━━ Listed entries

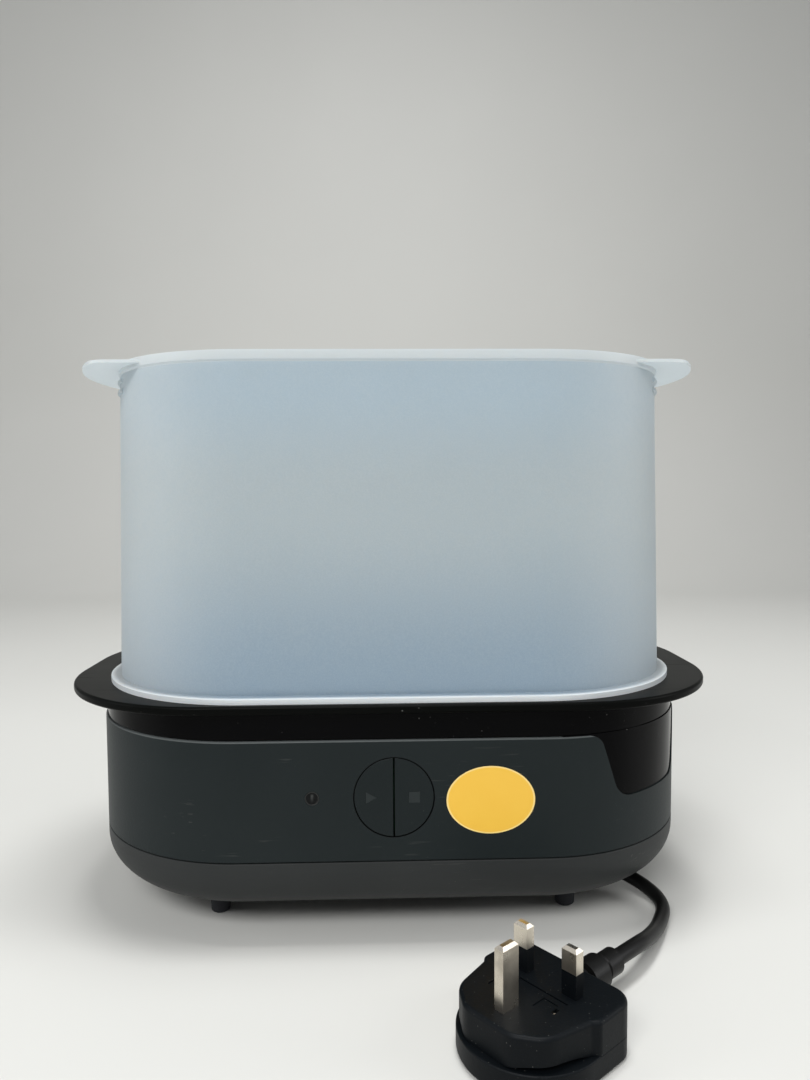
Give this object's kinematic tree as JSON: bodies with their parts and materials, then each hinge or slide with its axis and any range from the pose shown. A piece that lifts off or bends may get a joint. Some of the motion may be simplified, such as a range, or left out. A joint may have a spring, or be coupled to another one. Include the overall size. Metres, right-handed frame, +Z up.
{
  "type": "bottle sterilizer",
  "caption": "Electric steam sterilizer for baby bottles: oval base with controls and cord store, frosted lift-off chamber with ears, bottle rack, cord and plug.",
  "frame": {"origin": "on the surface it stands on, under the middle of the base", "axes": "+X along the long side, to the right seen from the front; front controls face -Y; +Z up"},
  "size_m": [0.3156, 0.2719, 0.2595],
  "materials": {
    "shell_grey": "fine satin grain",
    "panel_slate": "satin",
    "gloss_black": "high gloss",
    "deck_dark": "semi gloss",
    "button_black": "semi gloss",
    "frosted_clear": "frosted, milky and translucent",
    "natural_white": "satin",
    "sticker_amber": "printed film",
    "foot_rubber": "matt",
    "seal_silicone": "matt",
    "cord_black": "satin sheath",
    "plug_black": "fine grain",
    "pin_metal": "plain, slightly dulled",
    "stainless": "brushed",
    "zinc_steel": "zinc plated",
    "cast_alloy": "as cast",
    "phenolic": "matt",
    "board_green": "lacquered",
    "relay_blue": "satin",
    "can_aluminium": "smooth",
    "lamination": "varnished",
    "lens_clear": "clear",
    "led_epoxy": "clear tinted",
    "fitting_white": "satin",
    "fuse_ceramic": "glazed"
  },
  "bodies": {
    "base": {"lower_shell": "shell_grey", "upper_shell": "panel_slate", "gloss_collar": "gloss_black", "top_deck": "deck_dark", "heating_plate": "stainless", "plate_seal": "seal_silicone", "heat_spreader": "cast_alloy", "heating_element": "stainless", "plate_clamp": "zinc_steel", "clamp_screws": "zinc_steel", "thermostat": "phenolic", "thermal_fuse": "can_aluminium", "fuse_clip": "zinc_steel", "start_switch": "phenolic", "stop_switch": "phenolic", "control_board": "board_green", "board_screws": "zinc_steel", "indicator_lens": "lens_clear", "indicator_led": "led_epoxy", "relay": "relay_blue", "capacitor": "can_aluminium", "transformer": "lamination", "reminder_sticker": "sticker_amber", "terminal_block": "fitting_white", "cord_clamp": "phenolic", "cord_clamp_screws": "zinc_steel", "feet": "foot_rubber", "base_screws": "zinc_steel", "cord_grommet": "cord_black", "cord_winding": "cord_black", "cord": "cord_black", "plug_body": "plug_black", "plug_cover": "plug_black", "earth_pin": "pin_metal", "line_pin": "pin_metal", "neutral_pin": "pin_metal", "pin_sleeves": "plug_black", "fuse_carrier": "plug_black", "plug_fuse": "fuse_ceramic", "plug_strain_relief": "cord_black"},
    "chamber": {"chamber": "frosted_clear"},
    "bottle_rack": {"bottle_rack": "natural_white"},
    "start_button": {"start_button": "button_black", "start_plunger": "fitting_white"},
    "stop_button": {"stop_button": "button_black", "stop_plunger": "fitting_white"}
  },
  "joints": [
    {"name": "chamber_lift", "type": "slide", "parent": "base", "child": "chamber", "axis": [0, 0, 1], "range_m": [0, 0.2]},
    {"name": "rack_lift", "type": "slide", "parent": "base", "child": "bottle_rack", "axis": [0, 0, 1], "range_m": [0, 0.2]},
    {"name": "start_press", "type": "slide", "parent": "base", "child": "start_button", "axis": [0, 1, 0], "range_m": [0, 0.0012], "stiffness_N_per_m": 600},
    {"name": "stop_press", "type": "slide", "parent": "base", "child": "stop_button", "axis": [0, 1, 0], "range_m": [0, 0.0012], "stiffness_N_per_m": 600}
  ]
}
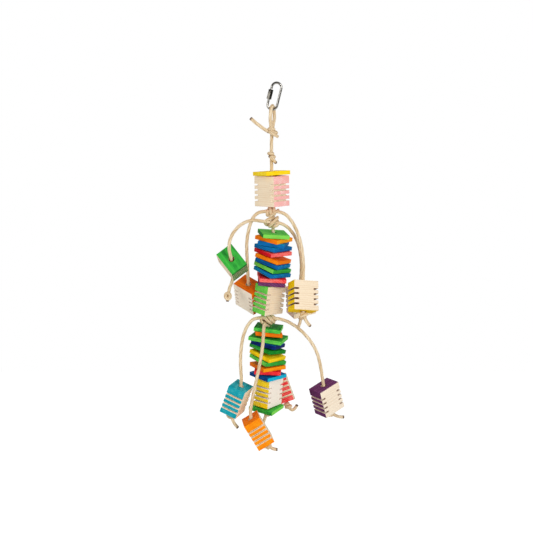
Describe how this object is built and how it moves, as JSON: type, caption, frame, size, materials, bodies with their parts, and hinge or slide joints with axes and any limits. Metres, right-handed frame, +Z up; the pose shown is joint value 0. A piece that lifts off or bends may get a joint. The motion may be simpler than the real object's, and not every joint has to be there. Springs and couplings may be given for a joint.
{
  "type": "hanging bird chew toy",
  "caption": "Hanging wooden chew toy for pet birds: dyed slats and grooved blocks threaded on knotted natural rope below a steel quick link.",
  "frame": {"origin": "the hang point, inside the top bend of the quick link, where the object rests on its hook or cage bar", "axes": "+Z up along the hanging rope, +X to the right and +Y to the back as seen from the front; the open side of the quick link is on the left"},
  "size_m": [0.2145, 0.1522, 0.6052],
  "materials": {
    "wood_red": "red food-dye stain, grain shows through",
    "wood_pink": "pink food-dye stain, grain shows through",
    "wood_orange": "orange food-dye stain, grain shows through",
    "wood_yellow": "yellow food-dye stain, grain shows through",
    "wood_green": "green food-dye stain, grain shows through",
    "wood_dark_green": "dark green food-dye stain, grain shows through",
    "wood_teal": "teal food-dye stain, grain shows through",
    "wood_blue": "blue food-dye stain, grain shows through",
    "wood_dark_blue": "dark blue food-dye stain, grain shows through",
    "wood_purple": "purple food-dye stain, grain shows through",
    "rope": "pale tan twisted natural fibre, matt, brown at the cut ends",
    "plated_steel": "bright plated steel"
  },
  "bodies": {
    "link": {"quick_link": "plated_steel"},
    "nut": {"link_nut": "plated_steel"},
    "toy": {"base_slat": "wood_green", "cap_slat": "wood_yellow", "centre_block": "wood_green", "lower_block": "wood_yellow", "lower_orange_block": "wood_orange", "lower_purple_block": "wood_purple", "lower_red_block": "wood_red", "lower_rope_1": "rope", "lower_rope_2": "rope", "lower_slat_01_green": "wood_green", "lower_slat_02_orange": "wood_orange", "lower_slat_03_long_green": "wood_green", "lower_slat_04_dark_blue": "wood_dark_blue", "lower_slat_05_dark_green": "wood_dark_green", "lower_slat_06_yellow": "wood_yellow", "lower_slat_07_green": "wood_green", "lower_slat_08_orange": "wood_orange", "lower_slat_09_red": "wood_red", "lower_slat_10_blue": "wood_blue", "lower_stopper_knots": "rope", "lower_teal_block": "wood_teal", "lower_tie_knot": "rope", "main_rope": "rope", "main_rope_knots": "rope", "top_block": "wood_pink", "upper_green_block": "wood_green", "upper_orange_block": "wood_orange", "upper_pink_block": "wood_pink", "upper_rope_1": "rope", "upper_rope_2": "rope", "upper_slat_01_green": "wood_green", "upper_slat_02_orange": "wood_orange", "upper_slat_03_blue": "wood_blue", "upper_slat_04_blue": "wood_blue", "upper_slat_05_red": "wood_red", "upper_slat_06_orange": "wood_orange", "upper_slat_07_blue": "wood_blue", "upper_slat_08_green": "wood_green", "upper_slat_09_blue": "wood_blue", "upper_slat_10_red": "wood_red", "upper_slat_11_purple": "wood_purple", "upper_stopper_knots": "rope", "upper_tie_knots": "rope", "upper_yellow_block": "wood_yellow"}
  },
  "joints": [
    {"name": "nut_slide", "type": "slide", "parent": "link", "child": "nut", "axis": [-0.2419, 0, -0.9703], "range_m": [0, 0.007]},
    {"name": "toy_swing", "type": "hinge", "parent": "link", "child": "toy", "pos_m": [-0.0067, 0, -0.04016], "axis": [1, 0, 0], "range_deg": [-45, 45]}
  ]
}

━━━━

◆ Work to do
All records above must be set down exactly, please.

◆ Solution for this task
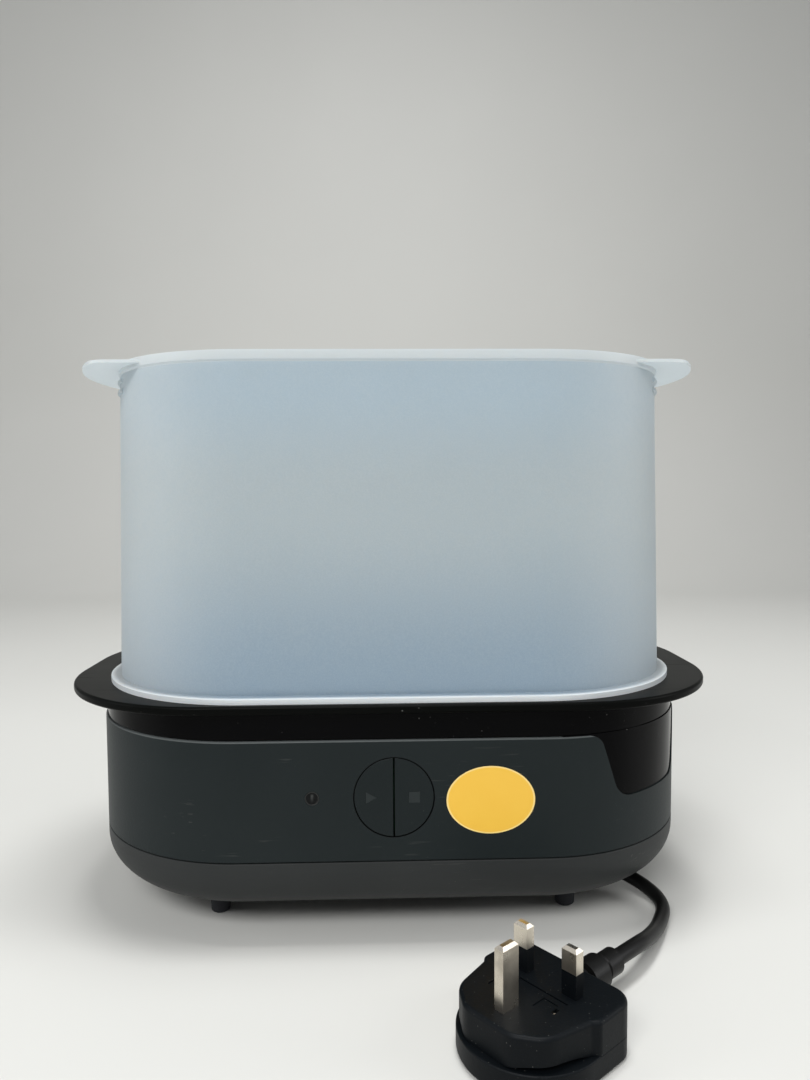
Give this object's kinematic tree as JSON: bodies with their parts and materials, then each hinge or slide with its axis and any range from the pose shown. A piece that lifts off or bends may get a joint. Some of the motion may be simplified, such as a range, or left out. A joint may have a spring, or be coupled to another one. Include the overall size. Metres, right-handed frame, +Z up.
{
  "type": "bottle sterilizer",
  "caption": "Electric steam sterilizer for baby bottles: oval base with controls and cord store, frosted lift-off chamber with ears, bottle rack, cord and plug.",
  "frame": {"origin": "on the surface it stands on, under the middle of the base", "axes": "+X along the long side, to the right seen from the front; front controls face -Y; +Z up"},
  "size_m": [0.3156, 0.2719, 0.2595],
  "materials": {
    "shell_grey": "fine satin grain",
    "panel_slate": "satin",
    "gloss_black": "high gloss",
    "deck_dark": "semi gloss",
    "button_black": "semi gloss",
    "frosted_clear": "frosted, milky and translucent",
    "natural_white": "satin",
    "sticker_amber": "printed film",
    "foot_rubber": "matt",
    "seal_silicone": "matt",
    "cord_black": "satin sheath",
    "plug_black": "fine grain",
    "pin_metal": "plain, slightly dulled",
    "stainless": "brushed",
    "zinc_steel": "zinc plated",
    "cast_alloy": "as cast",
    "phenolic": "matt",
    "board_green": "lacquered",
    "relay_blue": "satin",
    "can_aluminium": "smooth",
    "lamination": "varnished",
    "lens_clear": "clear",
    "led_epoxy": "clear tinted",
    "fitting_white": "satin",
    "fuse_ceramic": "glazed"
  },
  "bodies": {
    "base": {"lower_shell": "shell_grey", "upper_shell": "panel_slate", "gloss_collar": "gloss_black", "top_deck": "deck_dark", "heating_plate": "stainless", "plate_seal": "seal_silicone", "heat_spreader": "cast_alloy", "heating_element": "stainless", "plate_clamp": "zinc_steel", "clamp_screws": "zinc_steel", "thermostat": "phenolic", "thermal_fuse": "can_aluminium", "fuse_clip": "zinc_steel", "start_switch": "phenolic", "stop_switch": "phenolic", "control_board": "board_green", "board_screws": "zinc_steel", "indicator_lens": "lens_clear", "indicator_led": "led_epoxy", "relay": "relay_blue", "capacitor": "can_aluminium", "transformer": "lamination", "reminder_sticker": "sticker_amber", "terminal_block": "fitting_white", "cord_clamp": "phenolic", "cord_clamp_screws": "zinc_steel", "feet": "foot_rubber", "base_screws": "zinc_steel", "cord_grommet": "cord_black", "cord_winding": "cord_black", "cord": "cord_black", "plug_body": "plug_black", "plug_cover": "plug_black", "earth_pin": "pin_metal", "line_pin": "pin_metal", "neutral_pin": "pin_metal", "pin_sleeves": "plug_black", "fuse_carrier": "plug_black", "plug_fuse": "fuse_ceramic", "plug_strain_relief": "cord_black"},
    "chamber": {"chamber": "frosted_clear"},
    "bottle_rack": {"bottle_rack": "natural_white"},
    "start_button": {"start_button": "button_black", "start_plunger": "fitting_white"},
    "stop_button": {"stop_button": "button_black", "stop_plunger": "fitting_white"}
  },
  "joints": [
    {"name": "chamber_lift", "type": "slide", "parent": "base", "child": "chamber", "axis": [0, 0, 1], "range_m": [0, 0.2]},
    {"name": "rack_lift", "type": "slide", "parent": "base", "child": "bottle_rack", "axis": [0, 0, 1], "range_m": [0, 0.2]},
    {"name": "start_press", "type": "slide", "parent": "base", "child": "start_button", "axis": [0, 1, 0], "range_m": [0, 0.0012], "stiffness_N_per_m": 600},
    {"name": "stop_press", "type": "slide", "parent": "base", "child": "stop_button", "axis": [0, 1, 0], "range_m": [0, 0.0012], "stiffness_N_per_m": 600}
  ]
}
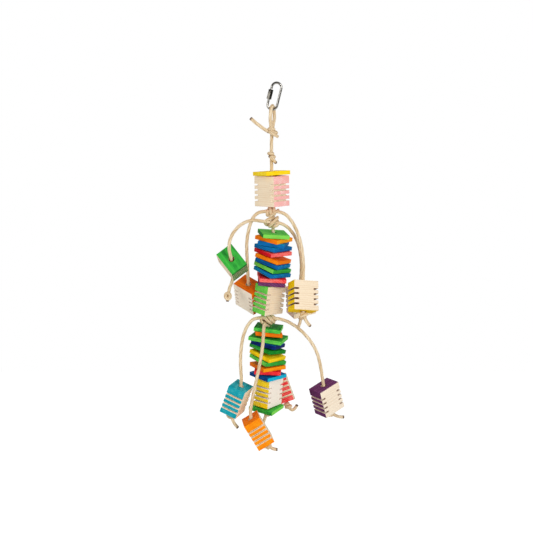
Describe how this object is built and how it moves, as JSON: type, caption, frame, size, materials, bodies with their parts, and hinge or slide joints with axes and any limits. Metres, right-handed frame, +Z up; the pose shown is joint value 0. A piece that lifts off or bends may get a joint. The motion may be simpler than the real object's, and not every joint has to be there. Springs and couplings may be given for a joint.
{
  "type": "hanging bird chew toy",
  "caption": "Hanging wooden chew toy for pet birds: dyed slats and grooved blocks threaded on knotted natural rope below a steel quick link.",
  "frame": {"origin": "the hang point, inside the top bend of the quick link, where the object rests on its hook or cage bar", "axes": "+Z up along the hanging rope, +X to the right and +Y to the back as seen from the front; the open side of the quick link is on the left"},
  "size_m": [0.2145, 0.1522, 0.6052],
  "materials": {
    "wood_red": "red food-dye stain, grain shows through",
    "wood_pink": "pink food-dye stain, grain shows through",
    "wood_orange": "orange food-dye stain, grain shows through",
    "wood_yellow": "yellow food-dye stain, grain shows through",
    "wood_green": "green food-dye stain, grain shows through",
    "wood_dark_green": "dark green food-dye stain, grain shows through",
    "wood_teal": "teal food-dye stain, grain shows through",
    "wood_blue": "blue food-dye stain, grain shows through",
    "wood_dark_blue": "dark blue food-dye stain, grain shows through",
    "wood_purple": "purple food-dye stain, grain shows through",
    "rope": "pale tan twisted natural fibre, matt, brown at the cut ends",
    "plated_steel": "bright plated steel"
  },
  "bodies": {
    "link": {"quick_link": "plated_steel"},
    "nut": {"link_nut": "plated_steel"},
    "toy": {"base_slat": "wood_green", "cap_slat": "wood_yellow", "centre_block": "wood_green", "lower_block": "wood_yellow", "lower_orange_block": "wood_orange", "lower_purple_block": "wood_purple", "lower_red_block": "wood_red", "lower_rope_1": "rope", "lower_rope_2": "rope", "lower_slat_01_green": "wood_green", "lower_slat_02_orange": "wood_orange", "lower_slat_03_long_green": "wood_green", "lower_slat_04_dark_blue": "wood_dark_blue", "lower_slat_05_dark_green": "wood_dark_green", "lower_slat_06_yellow": "wood_yellow", "lower_slat_07_green": "wood_green", "lower_slat_08_orange": "wood_orange", "lower_slat_09_red": "wood_red", "lower_slat_10_blue": "wood_blue", "lower_stopper_knots": "rope", "lower_teal_block": "wood_teal", "lower_tie_knot": "rope", "main_rope": "rope", "main_rope_knots": "rope", "top_block": "wood_pink", "upper_green_block": "wood_green", "upper_orange_block": "wood_orange", "upper_pink_block": "wood_pink", "upper_rope_1": "rope", "upper_rope_2": "rope", "upper_slat_01_green": "wood_green", "upper_slat_02_orange": "wood_orange", "upper_slat_03_blue": "wood_blue", "upper_slat_04_blue": "wood_blue", "upper_slat_05_red": "wood_red", "upper_slat_06_orange": "wood_orange", "upper_slat_07_blue": "wood_blue", "upper_slat_08_green": "wood_green", "upper_slat_09_blue": "wood_blue", "upper_slat_10_red": "wood_red", "upper_slat_11_purple": "wood_purple", "upper_stopper_knots": "rope", "upper_tie_knots": "rope", "upper_yellow_block": "wood_yellow"}
  },
  "joints": [
    {"name": "nut_slide", "type": "slide", "parent": "link", "child": "nut", "axis": [-0.2419, 0, -0.9703], "range_m": [0, 0.007]},
    {"name": "toy_swing", "type": "hinge", "parent": "link", "child": "toy", "pos_m": [-0.0067, 0, -0.04016], "axis": [1, 0, 0], "range_deg": [-45, 45]}
  ]
}